Now we have come to a stage that no industrialist will touch this state with a 10-foot pole. Yet manufacturing is what can create a large number of jobs. The service industry has enormous potential but manufacturing has to form the core. That is why manufacturing is necessary and Bengal was the hub of manufacturing. The communists have systematically driven them out.

But even at this stage, this advanced stage of decay, if proper political will is employed the state can turn around.

Only the BJP can do this because the party’s political idiom is diametrically opposite to this povertarianism, opposed to the anti-prosperity stance, opposed to Bangladeshi infiltration and, of course, minority appeasement.
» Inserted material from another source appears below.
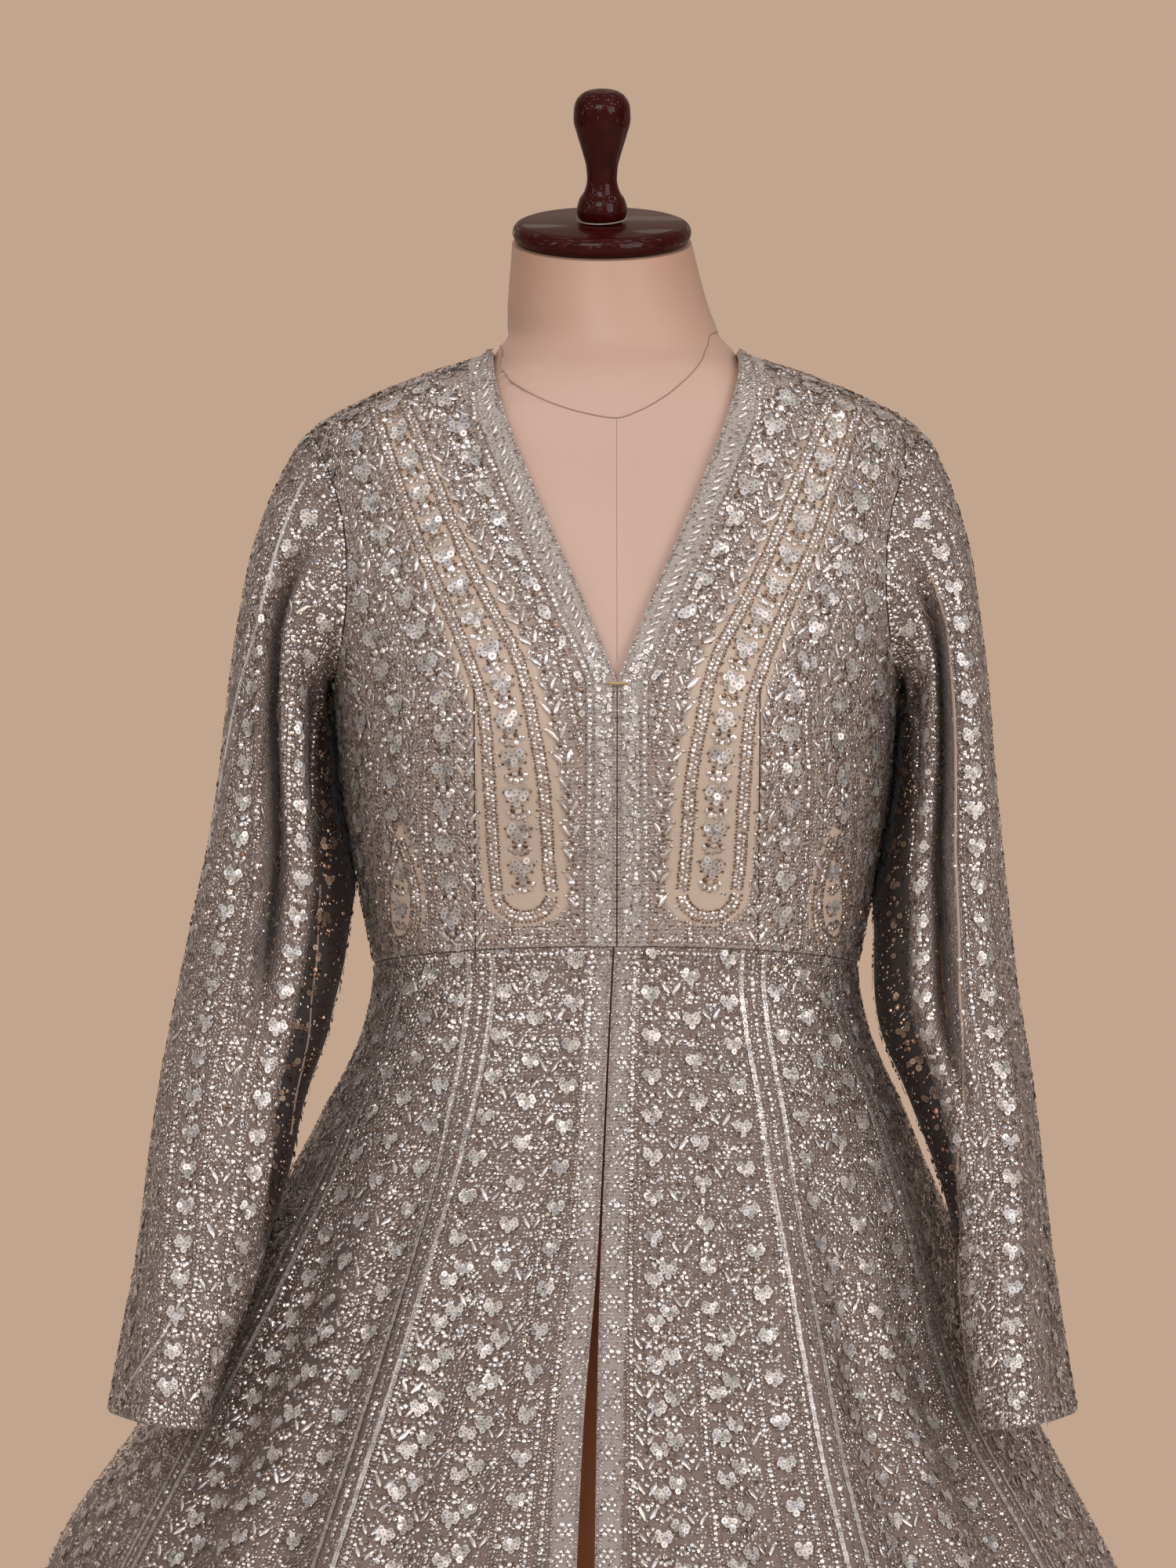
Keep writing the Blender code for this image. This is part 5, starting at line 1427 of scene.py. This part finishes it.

This is why the state needs the BJP; there is no alternative.

People are people, they have not lost track of their innate sense of good and bad. In spite of the communists teaching them the contrary. Which is why the communists have gone out of favour. That Mamata Banerjee is a communist in some other garb people will take some time to understand. But eventually they will understand.

There is a very famous saying attributed to Victor Hugo, “No one can stop the passage of something whose time has come.” The time for the BJP has come. Mamata, the communists, the “secularists” can do nothing against it. People have seen all these things, people have seen through them, now the time has come for the BJP, the only ones who can save this state.

Many say that the BJP has no roots in this state but that is wrong, its founder was from this state. Dr Syama Prasad Mookerjee founded the Bharatiya Jana Sangh, which eventually metamorphosed into the BJP. The only thing is in the interregnum the BJP did not have an existence in the state because Mookerjee could not anoint a proper successor.

It is difficult to say how many seats we will win but I’m fairly sure — and my belief has hardened into conviction based on Mamata’s body language in Nandigram on polling day — that we will get the predicted 200 seats.

It is difficult to say how long it will take the BJP to get Bengal out of the financial mess, but I will say that we will have to do it within five years or perish. At least we will have to show tangible results and for that we will have to do surgical operations. Some very, very drastic measures will be necessary.

There is jute, there is tea, there is coal, there is steel and there is still an engineering industry, though a pale shadow of what it used to be.

Among agricultural products there is potato, which the state can export. Apart from that there is manpower; this state has exported quite a lot of manpower to all the states in the fields of IT, management, performing arts. All these are things that the state can monetise.

As for those who accuse the BJP of polarising the people, let me say that extreme polarisation has already been caused by Mamata’s antics. Ever since she has come to power there have been as many as five major communal riots — at Dhulagarh, Kaliachak, Naliakhali, Hazinagar and Baduria —and several minor ones.

And Gujarat, the state that is continuously bad mouthed by the “seculars”, has not seen a single communal riot since 2002 because the state has administered law and order without fear and favour and not pandered to certain sections of the population, which give birth to criminals.